La commozione e le lacrime, poi le parole di papà Gino, l’applauso e il rumore, quello che aveva preteso Elena, come a voler rimarcare che Giulia non sarà dimenticata, che la sua morte non sarà solo dolore davanti a una bara coperta di rose bianche. È l’addio a Giulia Cecchettin, i sentimenti per una ragazza di 22 anni, vittima di femminicidio, che hanno riempito stamani a Padova la basilica di Santa Giustina, dove si sono celebrate le esequie, e poi la vasta piazza di Prato della Valle.
Il feretro è stato accolto poco prima delle 11 sul sagrato, ed è transitato nella navata accompagnato dal padre Gino, dal fratello Davide e dalla nonna, assieme ad altri parenti. Elena, la sorella che per prima ha denunciato come le donne ancora muoiano di patriarcato, ha preferito entrare da un ingresso laterale della chiesa, assieme a un’amica. Poi è andata subito a rifugiarsi tra le braccia del papà, con il capo appoggiato alla sua spalla, gli occhi socchiusi. Improvvisamente piccola, dopo la grinta e la rabbia mostrate in queste settimane di atroce sofferenza.
Il presidente Mattarella - che ha inviato una corona di fiori come la premier Meloni e i presidenti di Senato e Camera - l’ha ricordata durante la cerimonia per le Stelle al merito del lavoro. Per il Governo era presente il ministro della Giustizia, Carlo Nordio, assieme alle autorità locali, a partire dal presidente regionale Luca Zaia e al sindaco di Padova, Sergio Giordani, una quarantina di primi cittadini di Veneto e Friuli Venezia Giulia, parlamentari e la rettrice dell’università, Daniela Mapelli.
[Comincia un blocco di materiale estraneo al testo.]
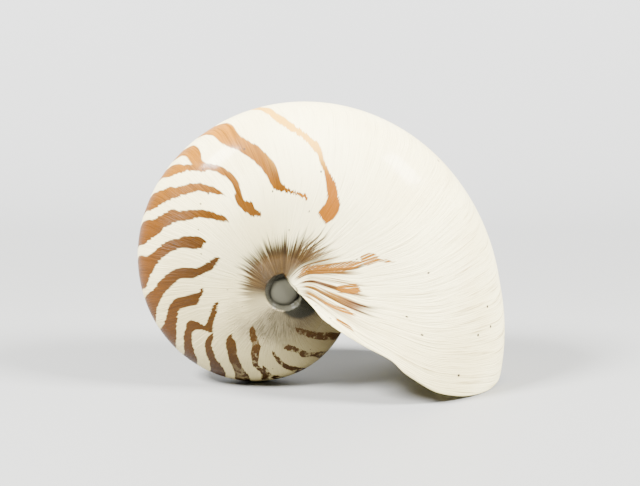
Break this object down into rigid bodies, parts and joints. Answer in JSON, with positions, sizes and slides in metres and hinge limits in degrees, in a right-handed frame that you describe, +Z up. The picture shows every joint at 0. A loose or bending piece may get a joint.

Molti, in chiesa e fuori, con il fiocco rosso al bavero contro la violenza di genere.
Nella sua omelia, il vescovo di Padova, monsignor Claudio Cipolla, è andato al punto chiedendo «la pace tra generi, tra maschio e femmina, tra uomo e donna. Vogliamo imparare l’amore - ha sottolineato - e vivere nel rispetto reciproco, cercando anzi il bene dell’altro nel dono di noi stessi. Non possiamo più consentire atti di sopraffazione e di abuso; per questo abbiamo bisogno di concorrere per riuscire a trasformare quella cultura che li rende possibili. Forse voi giovani - ha aggiunto - potete osare di più rispetto al passato. Nella libertà potete amare meglio e di più: questa è la vostra vocazione e questa può e deve diventare la vostra felicità!».
Poi anche un pensiero a Filippo Turetta, per il quale Cipolla ha chiesto «la pace del cuore». «Il nostro cuore - ha proseguito - cerca tenerezza, comprensione, affetto, amore. La pace del cuore è pace con se stessi, con il proprio corpo, con la propria psiche, con i propri sentimenti soprattutto quelli che riguardano il senso delle azioni che compiamo e il senso della vita».
Nel suo saluto al termine del rito, atteso ed elaborato a lungo, Gino Cecchettin lo ha ribadito, secondo quella linea morale e di comportamento che ha sempre tenuto durante la drammatica vicenda: «Che la memoria di Giulia ci ispiri a lavorare insieme contro la violenza, che la sua morte sia la spinta per cambiare», ha invocato. E a Giulia: «Io ti amo tanto, e anche Elena e Davide di adorano. Io non so pregare, ma so sperare. Voglio sperare insieme a te a alla mamma, e a tutti voi qui presenti, che tutta questa pioggia di dolore fecondi il terreno delle nostre vite, e un giorno possa germogliare, e produca il suo frutto di amore, di perdono, e di pace».
Un discorso che ha colpito menti e cuori. Zaia, all’uscita, ha subito chiesto che queste parole vengano diffuse nelle scuole. E il ministro dell’Istruzione Giuseppe Valditara lo ha promesso: quelle parole «di alto valore morale e civile» saranno inviate «alle scuole affinché i docenti ne possano discutere con i loro studenti».
Studenti come Giulia che ora non c’è più. Il feretro bianco esce dalla basilica accolto da un grande e lunghissimo applauso tra i diecimila sul sagrato e in Prato dalla Valle. Grande la commozione, i campanelli e le chiavi agitati dai ragazzi per fare rumore, i cori «Giulia, Giulia». Un omaggio e un impegno perché qualcosa cambi.